What to Wear in an Arabic CountryEmma - 26 March 2015
One of the main concerns when going to a culturally different country is not offending nationals of that country. What to wear in an Arabic country can be a difficult point, as conservative dress competes with the often overwhelming heat.
You almost certainly won’t have to wear a burqa, but I would certainly advise making an effort to dress in a way that will not draw attention to you or embarrass those around you. What this entails depends on the country you are in. While some countries may take a relaxed approach (e.g. Turkey), others (e.g. Saudi Arabia) expect extremely conservative dress, especially from women. Within these cultures, there may be differentiation depending on whether you’re at the beach, a hotel pool, private company, etc. Take your cues from others.
My experience stems from visiting a handful of Arabic countries, most significantly Morocco, Egypt, Turkey and Oman. The first was years ago when I feel I made some mistakes in the clothing I wore which subsequently impacted the trip, and the latter three were last year, when I thought a lot more closely about the issue. My conclusions were:
Ideally, you want to cover up with loose-fitting clothing, which covers both arms and with a high neckline. This can be done by adding a thin shirt to a sleeveless top. Do not wear sleeveless tops, low necklines, or crop tops. I know it’s hot, but the discomfort of being hot will be enormously outweighed by the discomfort of the frosty reaction you receive. Or worse, leery attention that you could do without.

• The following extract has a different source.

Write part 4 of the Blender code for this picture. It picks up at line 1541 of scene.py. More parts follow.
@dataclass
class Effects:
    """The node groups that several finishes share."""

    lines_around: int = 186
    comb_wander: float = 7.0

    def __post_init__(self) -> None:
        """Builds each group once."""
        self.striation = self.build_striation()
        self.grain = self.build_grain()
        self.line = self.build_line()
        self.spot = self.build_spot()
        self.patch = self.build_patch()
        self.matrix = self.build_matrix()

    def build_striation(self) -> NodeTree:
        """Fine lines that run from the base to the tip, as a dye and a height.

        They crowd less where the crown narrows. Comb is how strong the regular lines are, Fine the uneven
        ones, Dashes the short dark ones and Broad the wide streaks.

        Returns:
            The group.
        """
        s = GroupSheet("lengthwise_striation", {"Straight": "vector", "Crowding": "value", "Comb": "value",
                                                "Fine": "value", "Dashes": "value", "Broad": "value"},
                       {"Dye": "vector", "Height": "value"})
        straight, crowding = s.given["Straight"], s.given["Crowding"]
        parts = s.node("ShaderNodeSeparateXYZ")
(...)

Trousers are appropriate in most countries, but you’ll probably be cooler in a long skirt. It should be below your knee, ideally full length. A thin fabric that can billow a little would help you stay cool. Expect floor length clothing to get dirty. I wore a tunic and leggings one day and felt like reactions to me were a lot less friendly.

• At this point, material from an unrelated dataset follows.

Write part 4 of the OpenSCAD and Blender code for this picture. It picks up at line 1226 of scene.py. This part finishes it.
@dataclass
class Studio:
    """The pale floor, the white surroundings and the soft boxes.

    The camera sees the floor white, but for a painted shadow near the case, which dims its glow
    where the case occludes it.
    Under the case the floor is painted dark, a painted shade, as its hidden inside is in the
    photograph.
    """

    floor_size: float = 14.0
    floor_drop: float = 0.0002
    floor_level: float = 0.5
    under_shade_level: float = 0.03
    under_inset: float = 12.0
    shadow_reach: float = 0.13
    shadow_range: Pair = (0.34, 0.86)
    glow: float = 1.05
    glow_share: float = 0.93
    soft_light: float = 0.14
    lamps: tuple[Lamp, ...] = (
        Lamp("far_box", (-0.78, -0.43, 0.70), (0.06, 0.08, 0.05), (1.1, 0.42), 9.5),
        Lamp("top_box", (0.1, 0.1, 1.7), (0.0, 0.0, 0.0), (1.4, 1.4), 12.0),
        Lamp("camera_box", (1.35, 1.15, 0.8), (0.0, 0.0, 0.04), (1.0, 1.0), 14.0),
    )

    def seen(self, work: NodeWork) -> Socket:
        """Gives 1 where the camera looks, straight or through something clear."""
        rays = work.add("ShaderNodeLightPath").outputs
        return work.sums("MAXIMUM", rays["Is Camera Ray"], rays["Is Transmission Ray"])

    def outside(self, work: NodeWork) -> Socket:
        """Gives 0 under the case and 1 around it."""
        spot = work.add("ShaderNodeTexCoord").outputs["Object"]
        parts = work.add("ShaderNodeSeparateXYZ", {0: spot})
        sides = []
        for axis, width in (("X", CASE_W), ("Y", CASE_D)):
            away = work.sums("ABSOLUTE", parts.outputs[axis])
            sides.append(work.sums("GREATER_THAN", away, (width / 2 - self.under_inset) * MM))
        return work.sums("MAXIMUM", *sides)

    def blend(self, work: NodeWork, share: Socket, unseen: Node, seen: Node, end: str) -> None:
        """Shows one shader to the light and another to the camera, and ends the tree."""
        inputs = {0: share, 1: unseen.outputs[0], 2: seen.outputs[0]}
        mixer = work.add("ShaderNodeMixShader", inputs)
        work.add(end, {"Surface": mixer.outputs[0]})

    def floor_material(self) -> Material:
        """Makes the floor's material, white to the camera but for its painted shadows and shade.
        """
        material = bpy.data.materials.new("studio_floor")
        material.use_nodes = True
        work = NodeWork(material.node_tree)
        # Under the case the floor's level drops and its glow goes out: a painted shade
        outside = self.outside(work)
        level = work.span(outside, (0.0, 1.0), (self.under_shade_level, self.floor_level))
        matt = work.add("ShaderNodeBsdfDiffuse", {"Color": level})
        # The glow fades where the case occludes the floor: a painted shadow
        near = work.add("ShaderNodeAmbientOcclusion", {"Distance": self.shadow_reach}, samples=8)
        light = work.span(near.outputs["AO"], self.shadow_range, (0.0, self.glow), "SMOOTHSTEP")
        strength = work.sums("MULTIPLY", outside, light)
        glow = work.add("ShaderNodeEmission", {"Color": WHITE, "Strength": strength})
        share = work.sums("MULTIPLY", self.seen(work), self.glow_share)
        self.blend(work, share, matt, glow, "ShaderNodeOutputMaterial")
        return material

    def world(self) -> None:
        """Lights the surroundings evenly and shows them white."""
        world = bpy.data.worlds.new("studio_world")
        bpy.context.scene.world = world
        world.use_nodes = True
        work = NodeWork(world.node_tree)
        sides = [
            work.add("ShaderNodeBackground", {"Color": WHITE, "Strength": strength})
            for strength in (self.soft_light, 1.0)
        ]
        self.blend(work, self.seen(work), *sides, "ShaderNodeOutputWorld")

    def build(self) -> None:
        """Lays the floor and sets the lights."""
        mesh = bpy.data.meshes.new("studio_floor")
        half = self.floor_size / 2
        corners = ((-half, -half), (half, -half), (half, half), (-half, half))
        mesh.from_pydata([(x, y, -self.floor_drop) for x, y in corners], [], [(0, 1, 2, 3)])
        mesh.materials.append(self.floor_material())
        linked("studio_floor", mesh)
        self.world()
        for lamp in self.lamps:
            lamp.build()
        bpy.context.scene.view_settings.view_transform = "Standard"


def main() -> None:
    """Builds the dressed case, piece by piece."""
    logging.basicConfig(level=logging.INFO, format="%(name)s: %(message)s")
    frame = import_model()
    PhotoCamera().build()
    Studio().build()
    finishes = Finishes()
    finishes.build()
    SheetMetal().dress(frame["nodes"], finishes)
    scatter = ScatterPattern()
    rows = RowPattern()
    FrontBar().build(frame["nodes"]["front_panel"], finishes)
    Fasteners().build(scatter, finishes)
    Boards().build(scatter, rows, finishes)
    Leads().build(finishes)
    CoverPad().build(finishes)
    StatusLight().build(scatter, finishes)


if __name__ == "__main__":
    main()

Feet don’t need to be covered, so wear sandals if you like. Women in countries I visited liked to express their fashion through flamboyant heels and handbags.
Often first-time visitors to Arabic countries will ponder whether they’ll be expected to wear a headscarf. Unless you’re going to an uncommonly conservative country or region, it will not be expected of you. However, I would recommend taking one and wearing it one day to observe the different reactions. I found it to be a freeing experience, as I could blend into a crowd, and instantly be ignored by the touts thronging around. It will also come in useful if you want to enter a mosque as part of you visit, as these often require you to cover your hair.
Loose fitting, natural fabrics will keep you the coolest. I found that when I dressed in light layers, I could be covered with only my hands feet and face showing and not be overly hot. I would warn against offensive slogans, but I’ve seen men in Egypt and Turkey nonchalantly wearing openly explicit slogans without censure, so perhaps this isn’t so bad. Swimsuits on beaches are tolerated in tourist resort regions, but frowned upon elsewhere. Observe people around you and take your lead from them.
I feel I should take a moment to explain my choices to cover up, when at home any sign of sun would see me outside in spaghetti straps and shorts. I dislike society dictating to women what must be worn, but that is countered by my reluctance to cause offense to local cultures when abroad.
If a woman from a culture which only wears waist cloths were to brazenly walk around Central London topless, onlookers would be outraged and a bit embarrassed. She could even be arrested for indecent exposure. One would hope that this hypothetical visitor would politely cover herself as expected by the local culture to avoid causing them upset.
Equally, I do not object to covering my shoulders and legs. I am a guest in their country, and it’s my duty to avoid disrespecting or offending my hosts. The body parts we deem to be improper are arbitrarily chosen, and we find ourselves mired in hypocrisy if we argue that it is our right to show our shoulders, whereas breasts are indecent.
From a selfish view, it is to my benefit as a female traveler. You are received with greater warmth when it’s seen that you’re visibly making an effort to assimilate with your host culture. I compare my experience of Morocco when I was 18 to my experience of Egypt last year. In Morocco, I acknowledged local custom by wearing (almost) knee-length skirts with strappy tops. I hated the leering men, sexually explicit catcalling, scornful glances of women, and feeling of otherness. In Egypt, dressed conservatively in full length skirts and long-sleeved tops, I found myself feeling more welcomed. People, both men and women, were more willing to talk to me. I was treated with careful kindness and respect.
It’s a complicated issue. I don’t want to condone what has been in some states the repression of women. Parallel to that, I do not want to offend by insisting that my culture is correct, and refuse to temporarily conform to their equally valid views. Really, deciding what to wear in an Arabic country is a personal choice.